# Sinedots



## Geronimo (8. Juni 2003)

Kann man Sinedots erstellen ohne ein Plugin ?


----------



## Jan Seifert (8. Juni 2003)

Ja. Wobei du dann alles zeichnen müsstest.
Aber warum ohne? Das Plugin ist doch kostenlos.

MfG


----------



## Geronimo (8. Juni 2003)

Erst mal Danke für die schnelle Antwort.

Mir war das nicht klar das es auch ohne geht.
Selberzeichnen ist zu viel Aufwand.


----------



## Geronimo (8. Juni 2003)

Noch eine Frage dazu...
Wie soll man Sinedots selber zeichnen (mit was) ?


----------



## Tim C. (9. Juni 2003)

Du kannst mit Sinedots nicht Zeichnen. Du kannst bestimme Parameter einstellen und er liefert dir das entsprechende Bild dazu. Fertig & aus, mehr ist nicht drin


----------



## Kind der Sonne (9. Juni 2003)

öhmmm....was sind überhaupt "Sinedots"?


----------



## nanda (9. Juni 2003)

@kind der sonne
Bei allem, was Du nicht kennst oder verstehst, erstmal google oder vivisimo fragen. Das ist kein Befehl, sondern nur ein gut gemeinter Vorschlag. Wollen wir mal hoffen, dass Du nicht nur zu faul warst.

Erster Treffer bei google. 

Dann links auf die Photoshop bubble klicken.

Schau Dir auch mal die Beispiele hier an.


----------



## Kind der Sonne (9. Juni 2003)

Ja, ich war zu faul. Aber bei sowas ist es trotzdem schwierig, die Beschreibung über Google zu finden, weil solches Wissen ja meist vorausgesetzt wird.
Wenn ich Google frage, was Photoshop ist, werde ich auch nicht so schnell fündig.


----------



## Thomas Lindner (9. Juni 2003)

> _Original geschrieben von Kind der Sonne _
> *öhmmm....was sind überhaupt "Sinedots"? *



Auch hier auf Tutorials.de wirst Du fündig unter Photoshop Tutorials:

http://www.tutorials.de/tutorials63001.html

Gruß Webcutdirector


----------



## nanda (10. Juni 2003)

> _Original geschrieben von Kind der Sonne _
> *Ja, ich war zu faul.*


Tja, dann war´s das für´s erste von meiner Seite. Das nächste Mal wird sich wohl ein anderer "Dummer" mit Deinen Problemen beschäftigen müssen.

Man sollte zumindest versuchen, selbst eine Erklärung zu finden, denn wie Du gesehen hast, war gleich der erste Link ein Volltreffer. Und wenn man die Suche vernünftig eingrenzt, kommt man auch zugig zu der gewünschten Info.

Nicht bestanden.
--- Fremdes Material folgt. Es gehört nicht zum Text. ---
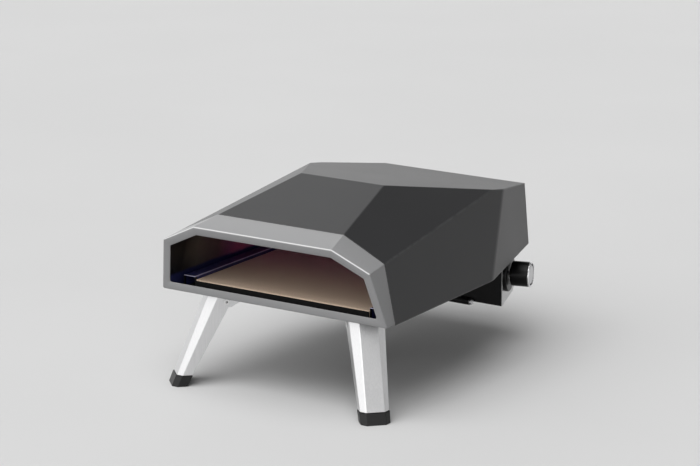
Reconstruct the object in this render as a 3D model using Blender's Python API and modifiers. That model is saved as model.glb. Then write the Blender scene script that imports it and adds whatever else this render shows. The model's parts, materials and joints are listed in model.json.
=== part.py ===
"""Portable gas pizza oven: faceted steel body on three folding legs.

Each sub-part is one closed object. Body pieces are modelled from the middle of the body's
front lower edge: X to the right, Y rearwards, Z up. Leg pieces are modelled from the middle
of their hinge pin, valve and knob pieces from the knob's axis at the control box's right end.
"""

import math
from dataclasses import dataclass

import bmesh
import bpy
from mathutils import Matrix, Vector

# Fits and sheet thicknesses
FIT = 0.0003
OVERRUN = 0.004
BODY_SHEET = 0.0012
FASCIA_SHEET = 0.002
LINER_SHEET = 0.001
BACK_SHEET = 0.0012
PAN_SHEET = 0.0012
TRAY_SHEET = 0.001
LEG_SHEET = 0.0012
BRACKET_SHEET = 0.0012
CONTROL_SHEET = 0.0012

# Faceted body, all planes given by one point and two angles
LEG_HEIGHT = 0.1457
BODY_LENGTH = 0.529
FRONT_HALF_WIDTH = 0.199
RIDGE_HEIGHT = 0.1562
RIDGE_SETBACK = 0.187
RIDGE_HALF_WIDTH = 0.0744
TAPER_SETBACK = 0.304
SIDE_TURN, SIDE_LEAN = math.radians(0.7), math.radians(12.2)
HIP_TURN, HIP_LEAN = math.radians(-12.5), math.radians(63.7)
TAPER_TURN, TAPER_LEAN = math.radians(16.1), math.radians(2.4)
FRONT_LEAN = math.radians(13.6)
BACK_LEAN = math.radians(9.3)
FRONT_ROOF_SLOPE = math.radians(12.0)
REAR_ROOF_SLOPE = math.radians(9.5)
SEAM_SETBACK = 0.0218
FACE_RING = 0.0128
JOGGLE_LENGTH = 0.009
FASCIA_EDGE = 0.0010
BACK_FLANGE = 0.011
PAN_FLANGE = 0.015

# Rear louvres
LOUVRE_LENGTH = 0.026
LOUVRE_HEIGHT = 0.004
LOUVRE_PITCH = 0.012
LOUVRE_ROWS = 4
LOUVRE_COLUMNS = 5
LOUVRE_GAP = 0.008
LOUVRE_BASE = 0.034

# Oven chamber
REAR_BAY = 0.109
BLANKET_THICKNESS = 0.0098
BLANKET_LIFT = 0.0165
STONE_THICKNESS = 0.010
STONE_LIFT = 0.004
STONE_SETBACK = 0.0226
BURNER_BAY = 0.087
TRAY_RIB = 0.010
TRAY_RIB_SHARES = (-0.7, 0.0, 0.7)
TRAY_LIP_DROP = 0.001
RAIL_WIDTH = 0.021
RAIL_PROUD = 0.005
RAIL_SHEET = 0.001
LINER_TO_RAIL = 0.0023

# Burner
BURNER_RADIUS = 0.011
BURNER_WALL = 0.0012
BURNER_STANDOFF = 0.035
BURNER_BELOW_ROOF = 0.0593
BURNER_END_GAP = 0.01901832
PORT_LENGTH = 0.009
PORT_HEIGHT = 0.0024
PORT_PITCH = 0.0165
PORT_COUNT = 13
PORT_RISE = math.radians(25)
CRADLE_WIDTH = 0.012
CRADLE_DEPTH = 0.009
CRADLE_INSET = 0.008
GUARD_SHEET = 0.001
GUARD_FLANGE = 0.014
GUARD_REACH = 0.048
GUARD_DROP = 0.008
GUARD_RISE = 0.010
GUARD_CLEARANCE = 0.012
VENTURI_RADIUS = 0.0075
VENTURI_BEND = 0.024
ELECTRODE_RADIUS = 0.0035
ELECTRODE_TIP_RADIUS = 0.0012
ELECTRODE_TIP = 0.012
PROBE_RADIUS = 0.0030
PROBE_SPACING = 0.0175
PROBE_TAIL = 0.022
LEAD_RADIUS = 0.0013

# Control box under the rear of the body
CONTROL_INSET = 0.0817
CONTROL_DEPTH = 0.0767
CONTROL_SIDE_INSET = 0.02763858
CONTROL_WIDTH = 0.118
CONTROL_FRONT_DROP = 0.085
CONTROL_REAR_DROP = 0.0776
CONTROL_CHAMFER = 0.0075
SLOT_MARGIN = 0.006
SLOT_DEPTH = 0.040

# Valve and knob
KNOB_DROP = 0.0363
KNOB_SETBACK = 0.0259
KNOB_RADIUS = 0.0198
KNOB_LENGTH = 0.0309
KNOB_RING_RADIUS = 0.0203
KNOB_RING_LENGTH = 0.0030
KNOB_RING_WALL = 0.0030
KNOB_CAP_THICKNESS = 0.0016
KNOB_CAP_SINK = 0.0006
KNOB_WALL = 0.003
KNOB_TRAVEL = 0.003
BEZEL_RADIUS = 0.0294
BEZEL_THICKNESS = 0.0064
BEZEL_EDGE = 0.0008
VALVE_LENGTH = 0.030
VALVE_DEPTH = 0.022
VALVE_HEIGHT = 0.030
NECK_RADIUS = 0.008
NECK_PROUD = 0.0015
VALVE_SETBACK = 0.012
PLUG_RADIUS = 0.0055
PLUG_FLOOR = 0.003
SPINDLE_RADIUS = 0.003
SPINDLE_GRIP = 0.012
SPINDLE_COLLAR_RADIUS = 0.0045
SPINDLE_COLLAR = 0.003
JET_RADIUS = 0.005
JET_LENGTH = 0.006
INLET_RADIUS = 0.006
INLET_TIP = 0.0012
INLET_NUT_RADIUS = 0.0095
INLET_NUT = 0.003
INLET_BELOW_VALVE_AXIS = 0.006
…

Setzen.


----------



## Kind der Sonne (11. Juni 2003)

Hab ich dir was getan? Ich hab doch gesagt, ich war zu faul und werde auch versuchen, das in Zukunft zu ändern.


----------



## Christoph (11. Juni 2003)

Ich denke mit Google suchen dauert sicher weniger lang als eine Frage zu posten und auf die Antwort zu warten


----------